**THE TASK**
What is needed here is an exact copy of every entry.

**DATA LISTING**
************

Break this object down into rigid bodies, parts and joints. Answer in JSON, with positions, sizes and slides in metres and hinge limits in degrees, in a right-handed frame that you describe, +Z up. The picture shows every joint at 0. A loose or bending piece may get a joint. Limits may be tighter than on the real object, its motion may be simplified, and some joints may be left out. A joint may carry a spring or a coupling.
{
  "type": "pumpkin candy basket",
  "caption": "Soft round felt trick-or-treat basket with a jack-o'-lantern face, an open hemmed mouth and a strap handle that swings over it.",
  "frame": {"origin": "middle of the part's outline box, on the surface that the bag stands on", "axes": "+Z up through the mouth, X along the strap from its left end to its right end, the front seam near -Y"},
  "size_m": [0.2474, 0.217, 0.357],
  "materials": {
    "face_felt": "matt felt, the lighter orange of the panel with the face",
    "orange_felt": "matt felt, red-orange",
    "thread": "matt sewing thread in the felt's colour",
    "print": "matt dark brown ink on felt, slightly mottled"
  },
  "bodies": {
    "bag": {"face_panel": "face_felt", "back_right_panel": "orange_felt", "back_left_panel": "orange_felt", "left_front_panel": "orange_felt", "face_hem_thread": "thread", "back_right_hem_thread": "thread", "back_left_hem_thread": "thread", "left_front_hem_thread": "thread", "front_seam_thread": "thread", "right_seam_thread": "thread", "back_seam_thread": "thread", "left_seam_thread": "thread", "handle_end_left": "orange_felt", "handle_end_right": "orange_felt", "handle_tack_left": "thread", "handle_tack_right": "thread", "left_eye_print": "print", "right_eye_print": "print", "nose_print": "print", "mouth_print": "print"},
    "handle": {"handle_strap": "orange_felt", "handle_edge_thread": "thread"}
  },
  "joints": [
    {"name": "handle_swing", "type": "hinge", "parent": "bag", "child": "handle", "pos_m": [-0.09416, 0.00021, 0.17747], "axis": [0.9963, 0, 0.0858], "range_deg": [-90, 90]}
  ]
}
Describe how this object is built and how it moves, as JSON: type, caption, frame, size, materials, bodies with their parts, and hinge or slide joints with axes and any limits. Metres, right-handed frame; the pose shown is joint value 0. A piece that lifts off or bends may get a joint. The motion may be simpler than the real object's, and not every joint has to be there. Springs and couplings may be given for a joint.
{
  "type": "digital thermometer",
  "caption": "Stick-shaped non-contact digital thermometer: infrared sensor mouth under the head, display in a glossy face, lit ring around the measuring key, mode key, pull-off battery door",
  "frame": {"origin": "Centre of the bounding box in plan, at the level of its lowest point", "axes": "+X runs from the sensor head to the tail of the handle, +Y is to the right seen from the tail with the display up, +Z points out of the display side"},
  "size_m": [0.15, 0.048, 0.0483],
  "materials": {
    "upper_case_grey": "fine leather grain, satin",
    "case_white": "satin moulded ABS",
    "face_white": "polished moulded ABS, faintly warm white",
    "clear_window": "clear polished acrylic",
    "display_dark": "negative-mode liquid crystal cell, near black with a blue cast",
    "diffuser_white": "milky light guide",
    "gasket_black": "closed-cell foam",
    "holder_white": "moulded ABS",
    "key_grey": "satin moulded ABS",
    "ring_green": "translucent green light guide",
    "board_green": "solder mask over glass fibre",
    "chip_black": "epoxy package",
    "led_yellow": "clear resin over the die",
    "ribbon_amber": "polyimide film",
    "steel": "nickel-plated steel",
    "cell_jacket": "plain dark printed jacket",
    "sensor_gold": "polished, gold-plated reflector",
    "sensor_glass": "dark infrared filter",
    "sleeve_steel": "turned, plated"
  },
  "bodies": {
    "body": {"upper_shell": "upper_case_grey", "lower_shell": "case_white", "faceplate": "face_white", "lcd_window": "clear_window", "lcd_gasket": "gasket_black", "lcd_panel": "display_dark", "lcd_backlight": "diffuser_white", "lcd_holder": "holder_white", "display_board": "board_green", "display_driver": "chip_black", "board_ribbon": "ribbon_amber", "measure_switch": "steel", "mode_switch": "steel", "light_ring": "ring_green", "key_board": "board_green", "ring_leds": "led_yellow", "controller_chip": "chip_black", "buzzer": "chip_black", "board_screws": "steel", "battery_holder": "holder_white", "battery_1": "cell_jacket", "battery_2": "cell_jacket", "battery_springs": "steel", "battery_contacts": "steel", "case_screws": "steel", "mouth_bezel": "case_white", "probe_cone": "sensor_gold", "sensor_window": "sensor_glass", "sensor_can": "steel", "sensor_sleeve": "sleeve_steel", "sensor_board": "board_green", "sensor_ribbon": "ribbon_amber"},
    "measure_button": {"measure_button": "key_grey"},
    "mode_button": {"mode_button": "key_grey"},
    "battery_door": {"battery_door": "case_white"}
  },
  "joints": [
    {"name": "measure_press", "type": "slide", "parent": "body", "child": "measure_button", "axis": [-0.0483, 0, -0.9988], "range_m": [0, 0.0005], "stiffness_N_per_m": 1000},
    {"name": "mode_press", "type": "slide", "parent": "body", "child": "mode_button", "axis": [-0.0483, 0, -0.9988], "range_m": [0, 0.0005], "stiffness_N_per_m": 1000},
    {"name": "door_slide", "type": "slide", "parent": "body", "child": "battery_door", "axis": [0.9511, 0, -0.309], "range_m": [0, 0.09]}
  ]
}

************

**EXPECTED OUTPUT**
Break this object down into rigid bodies, parts and joints. Answer in JSON, with positions, sizes and slides in metres and hinge limits in degrees, in a right-handed frame that you describe, +Z up. The picture shows every joint at 0. A loose or bending piece may get a joint. Limits may be tighter than on the real object, its motion may be simplified, and some joints may be left out. A joint may carry a spring or a coupling.
{
  "type": "pumpkin candy basket",
  "caption": "Soft round felt trick-or-treat basket with a jack-o'-lantern face, an open hemmed mouth and a strap handle that swings over it.",
  "frame": {"origin": "middle of the part's outline box, on the surface that the bag stands on", "axes": "+Z up through the mouth, X along the strap from its left end to its right end, the front seam near -Y"},
  "size_m": [0.2474, 0.217, 0.357],
  "materials": {
    "face_felt": "matt felt, the lighter orange of the panel with the face",
    "orange_felt": "matt felt, red-orange",
    "thread": "matt sewing thread in the felt's colour",
    "print": "matt dark brown ink on felt, slightly mottled"
  },
  "bodies": {
    "bag": {"face_panel": "face_felt", "back_right_panel": "orange_felt", "back_left_panel": "orange_felt", "left_front_panel": "orange_felt", "face_hem_thread": "thread", "back_right_hem_thread": "thread", "back_left_hem_thread": "thread", "left_front_hem_thread": "thread", "front_seam_thread": "thread", "right_seam_thread": "thread", "back_seam_thread": "thread", "left_seam_thread": "thread", "handle_end_left": "orange_felt", "handle_end_right": "orange_felt", "handle_tack_left": "thread", "handle_tack_right": "thread", "left_eye_print": "print", "right_eye_print": "print", "nose_print": "print", "mouth_print": "print"},
    "handle": {"handle_strap": "orange_felt", "handle_edge_thread": "thread"}
  },
  "joints": [
    {"name": "handle_swing", "type": "hinge", "parent": "bag", "child": "handle", "pos_m": [-0.09416, 0.00021, 0.17747], "axis": [0.9963, 0, 0.0858], "range_deg": [-90, 90]}
  ]
}
Describe how this object is built and how it moves, as JSON: type, caption, frame, size, materials, bodies with their parts, and hinge or slide joints with axes and any limits. Metres, right-handed frame; the pose shown is joint value 0. A piece that lifts off or bends may get a joint. The motion may be simpler than the real object's, and not every joint has to be there. Springs and couplings may be given for a joint.
{
  "type": "digital thermometer",
  "caption": "Stick-shaped non-contact digital thermometer: infrared sensor mouth under the head, display in a glossy face, lit ring around the measuring key, mode key, pull-off battery door",
  "frame": {"origin": "Centre of the bounding box in plan, at the level of its lowest point", "axes": "+X runs from the sensor head to the tail of the handle, +Y is to the right seen from the tail with the display up, +Z points out of the display side"},
  "size_m": [0.15, 0.048, 0.0483],
  "materials": {
    "upper_case_grey": "fine leather grain, satin",
    "case_white": "satin moulded ABS",
    "face_white": "polished moulded ABS, faintly warm white",
    "clear_window": "clear polished acrylic",
    "display_dark": "negative-mode liquid crystal cell, near black with a blue cast",
    "diffuser_white": "milky light guide",
    "gasket_black": "closed-cell foam",
    "holder_white": "moulded ABS",
    "key_grey": "satin moulded ABS",
    "ring_green": "translucent green light guide",
    "board_green": "solder mask over glass fibre",
    "chip_black": "epoxy package",
    "led_yellow": "clear resin over the die",
    "ribbon_amber": "polyimide film",
    "steel": "nickel-plated steel",
    "cell_jacket": "plain dark printed jacket",
    "sensor_gold": "polished, gold-plated reflector",
    "sensor_glass": "dark infrared filter",
    "sleeve_steel": "turned, plated"
  },
  "bodies": {
    "body": {"upper_shell": "upper_case_grey", "lower_shell": "case_white", "faceplate": "face_white", "lcd_window": "clear_window", "lcd_gasket": "gasket_black", "lcd_panel": "display_dark", "lcd_backlight": "diffuser_white", "lcd_holder": "holder_white", "display_board": "board_green", "display_driver": "chip_black", "board_ribbon": "ribbon_amber", "measure_switch": "steel", "mode_switch": "steel", "light_ring": "ring_green", "key_board": "board_green", "ring_leds": "led_yellow", "controller_chip": "chip_black", "buzzer": "chip_black", "board_screws": "steel", "battery_holder": "holder_white", "battery_1": "cell_jacket", "battery_2": "cell_jacket", "battery_springs": "steel", "battery_contacts": "steel", "case_screws": "steel", "mouth_bezel": "case_white", "probe_cone": "sensor_gold", "sensor_window": "sensor_glass", "sensor_can": "steel", "sensor_sleeve": "sleeve_steel", "sensor_board": "board_green", "sensor_ribbon": "ribbon_amber"},
    "measure_button": {"measure_button": "key_grey"},
    "mode_button": {"mode_button": "key_grey"},
    "battery_door": {"battery_door": "case_white"}
  },
  "joints": [
    {"name": "measure_press", "type": "slide", "parent": "body", "child": "measure_button", "axis": [-0.0483, 0, -0.9988], "range_m": [0, 0.0005], "stiffness_N_per_m": 1000},
    {"name": "mode_press", "type": "slide", "parent": "body", "child": "mode_button", "axis": [-0.0483, 0, -0.9988], "range_m": [0, 0.0005], "stiffness_N_per_m": 1000},
    {"name": "door_slide", "type": "slide", "parent": "body", "child": "battery_door", "axis": [0.9511, 0, -0.309], "range_m": [0, 0.09]}
  ]
}